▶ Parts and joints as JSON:
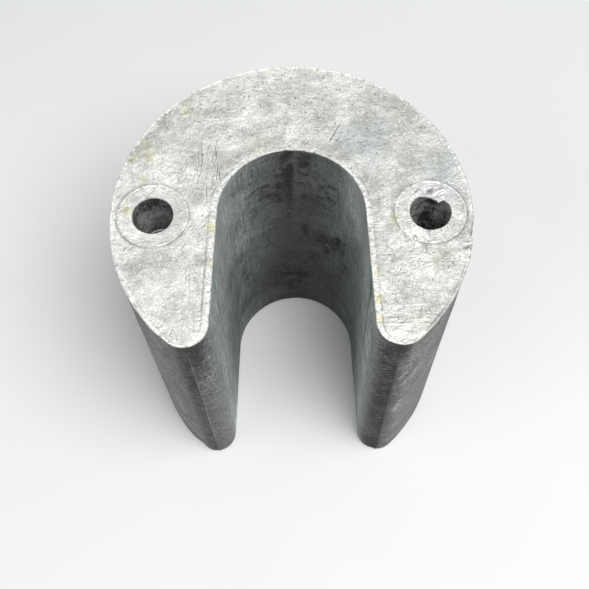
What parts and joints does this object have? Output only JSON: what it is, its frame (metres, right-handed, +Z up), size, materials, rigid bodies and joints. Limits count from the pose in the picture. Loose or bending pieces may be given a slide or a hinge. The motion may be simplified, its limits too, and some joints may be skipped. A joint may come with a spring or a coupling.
{
  "type": "horseshoe anode",
  "caption": "Round cast sacrificial anode with a slot right through it to the front, so it straddles a shaft or strut, and steel sleeves cast in for its bolts.",
  "frame": {"origin": "on the axis of the round outside, midway between the bolt holes, in the plane of the bottom face", "axes": "+Z up along the axis of the round outside, from the bottom face to the linished top face; the mouth of the slot faces -Y; +X runs from the left bolt hole to the right one"},
  "size_m": [0.08, 0.0714, 0.082],
  "materials": {
    "cast_zinc": "as-cast zinc with a dull grey skin, linished bright on the top face",
    "sleeve_steel": "plain steel tube, its end linished flush with the casting"
  },
  "bodies": {
    "root": {"anode_body": "cast_zinc", "left_sleeve": "sleeve_steel", "right_sleeve": "sleeve_steel"}
  },
  "joints": []
}
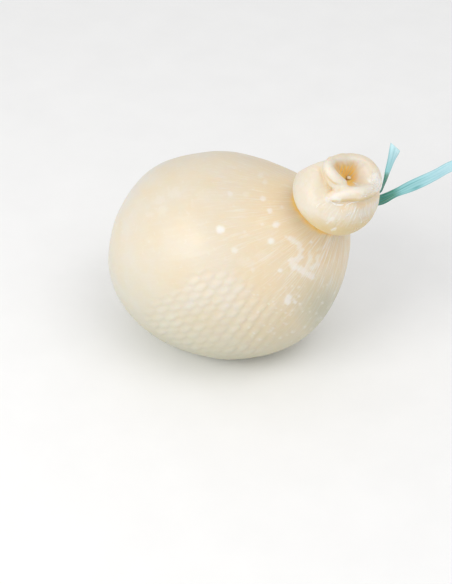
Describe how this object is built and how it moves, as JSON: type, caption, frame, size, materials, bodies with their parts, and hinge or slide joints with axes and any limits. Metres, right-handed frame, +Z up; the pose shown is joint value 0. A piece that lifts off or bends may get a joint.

▶ WORK REQUIRED:
All the data must be duplicated exactly, with nothing added or removed.

▶ ANSWER TO THE PROBLEM:
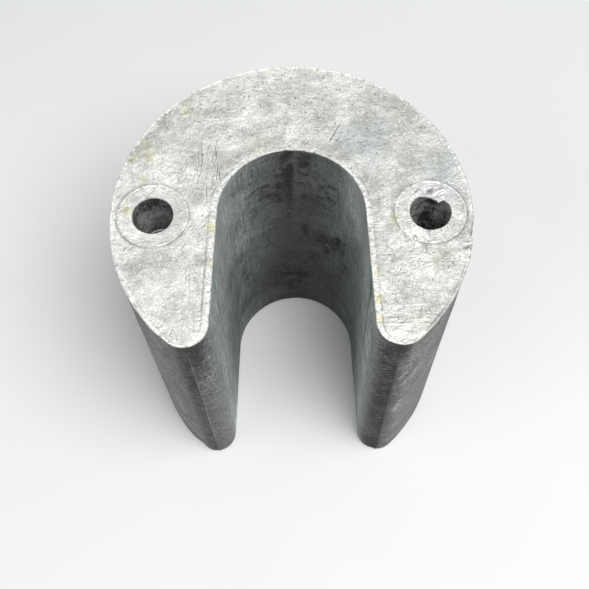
What parts and joints does this object have? Output only JSON: what it is, its frame (metres, right-handed, +Z up), size, materials, rigid bodies and joints. Limits count from the pose in the picture. Loose or bending pieces may be given a slide or a hinge. The motion may be simplified, its limits too, and some joints may be skipped. A joint may come with a spring or a coupling.
{
  "type": "horseshoe anode",
  "caption": "Round cast sacrificial anode with a slot right through it to the front, so it straddles a shaft or strut, and steel sleeves cast in for its bolts.",
  "frame": {"origin": "on the axis of the round outside, midway between the bolt holes, in the plane of the bottom face", "axes": "+Z up along the axis of the round outside, from the bottom face to the linished top face; the mouth of the slot faces -Y; +X runs from the left bolt hole to the right one"},
  "size_m": [0.08, 0.0714, 0.082],
  "materials": {
    "cast_zinc": "as-cast zinc with a dull grey skin, linished bright on the top face",
    "sleeve_steel": "plain steel tube, its end linished flush with the casting"
  },
  "bodies": {
    "root": {"anode_body": "cast_zinc", "left_sleeve": "sleeve_steel", "right_sleeve": "sleeve_steel"}
  },
  "joints": []
}
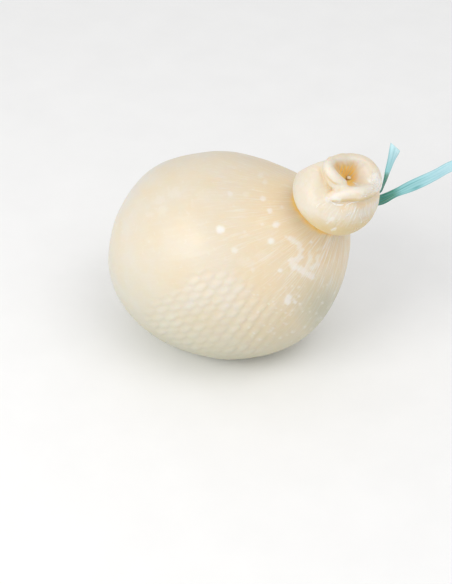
Describe how this object is built and how it moves, as JSON: type, caption, frame, size, materials, bodies with their parts, and hinge or slide joints with axes and any limits. Metres, right-handed frame, +Z up; the pose shown is joint value 0. A piece that lifts off or bends may get a joint.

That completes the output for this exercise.